Los ojos profundos y de espesas pestañas de la quiromante se clavaron en mi durante lo que me pareció una eternidad.

—¿Ves también una imagen? —inquirió.

—¿Es un espejo? —añadí, y advertí en sus negros ojos un brillo codicioso, al tiempo que apartaba la vista de mí cual si acabase de adoptar una decisión.

—La fortuna llega de un país al que hay que ir cruzando el mar —dijo la adivinadora a mi madre—. Pero tardará muchos años.

—Pero ¿qué significa el rostro? —la interrumpió Marie-Angélique.

—Nada. Lo que ha visto es su propio reflejo —replicó ásperamente la adivinadora.

—¿Muchos años? —repitió mi madre con su risa argéntea—. Yo ya habré desaparecido, mi pobre desgraciada —añadió tras una pausa, dándome con el abanico para hacer ver que lo decía en broma.

Aquella noche anoté en mi librito:

12 de agosto de 1671. Catherine Montvoisin, calle Beauregard, adivinadora, prueba número 1.

Marie-Angélique. Un amante rico, cuidado con el hombre de casaca azul celeste y peluca rubia; tal vez un hijo.

Mi madre. Crema rejuvenecedora. Examinar las rayas de la mano las tres próximas semanas. Gran alegría pronto.

Yo. Dinero de un país extranjero. Pensamiento: las mujeres hermosas temen más a la vejez que las feas. Cuando sea vieja compraré libros en vez de cremas para las arrugas.

Aquella tarde, después de hablar de Séneca con mi padre, le pregunté qué pensaba de las adivinadoras.

—Mi querida niña, son el recurso de crédulos y supersticiosos. Me gustaría decir de las supersticiosas, pero hay muchos hombres que acuden a ellas. Todos son necios.

—Lo mismo creo yo, padre. —Y él asintió con la cabeza, complacido—. Pero dime una cosa, ¿es posible ver imágenes en el agua como ellas dicen?

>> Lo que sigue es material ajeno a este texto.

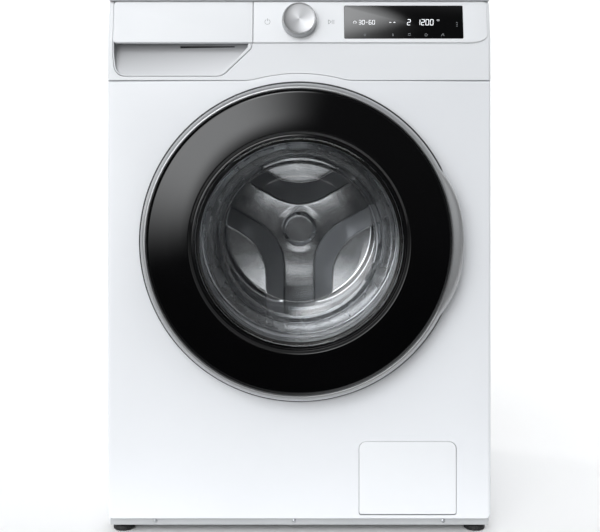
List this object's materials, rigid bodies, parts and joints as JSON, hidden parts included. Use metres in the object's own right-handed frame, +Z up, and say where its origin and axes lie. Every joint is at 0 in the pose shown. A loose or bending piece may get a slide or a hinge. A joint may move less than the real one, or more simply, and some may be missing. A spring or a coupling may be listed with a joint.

—Oh, no. Son simples reflejos. A veces logran hacer que brillen fuera del agua en una bola de cristal o algo así, por medio de espejos. La mayoría de las adivinaciones son trucos de prestidigitación como los de los magos del Pont Neuf.

—¿Y cuando descubren los secretos de la gente y su escritura?

—Vaya, se diría que has estudiado el tema. Me encanta que apliques la luz de la razón a los ardides de la bellaquería y la superstición. En cuanto a lo que me preguntas, te diré que los adivinos son gente taimada que suelen disponer de una red de informantes que les tienen al tanto de las idas y venidas de su clientela. Por eso sorprenden a los crédulos.

—Eso lo explica todo perfectamente, padre —dije, y él me miró complacido—. Pero quiero hacerte otra pregunta… una pregunta filosófica… —Él enarcó una ceja—. ¿Qué dicen los romanos que es mejor, ser listo o ser hermoso?

Se lo había preguntado con voz trémula, y mi padre me miró un buen rato antes de contestar.

—Listo, desde luego, hija mía. La hermosura es huera y engañosa y se marchita en seguida. Los romanos —añadió mirando altanero— consideraban que la mujer virtuosa no necesita más adornos.

—Pero, padre, eso lo decían de Cornelia, cuyos hijos eran la niña de sus ojos, pero ¿no crees que debía de ser cuando menos algo hermosa para casarse y tener hijos? Quiero decir que si la virtud no es en una muchacha corriente algo que pasa inadvertido…

—Mi querida hija, ¿estás de nuevo comparándote con tu hermana? Ten la seguridad de que para mí tú eres muchísimo más hermosa como eres. Tus rasgos son los míos y es la única prueba que tengo de mi paternidad.

Su amargo gesto me impresionó, pero durante unos días mi corazón estuvo cantando: «No soy guapa, pero sí especial. Mi padre me quiere más a mí».

Era mi secreto y nadie podía robármelo. Ni siquiera necesitaba anotarlo en mi diario.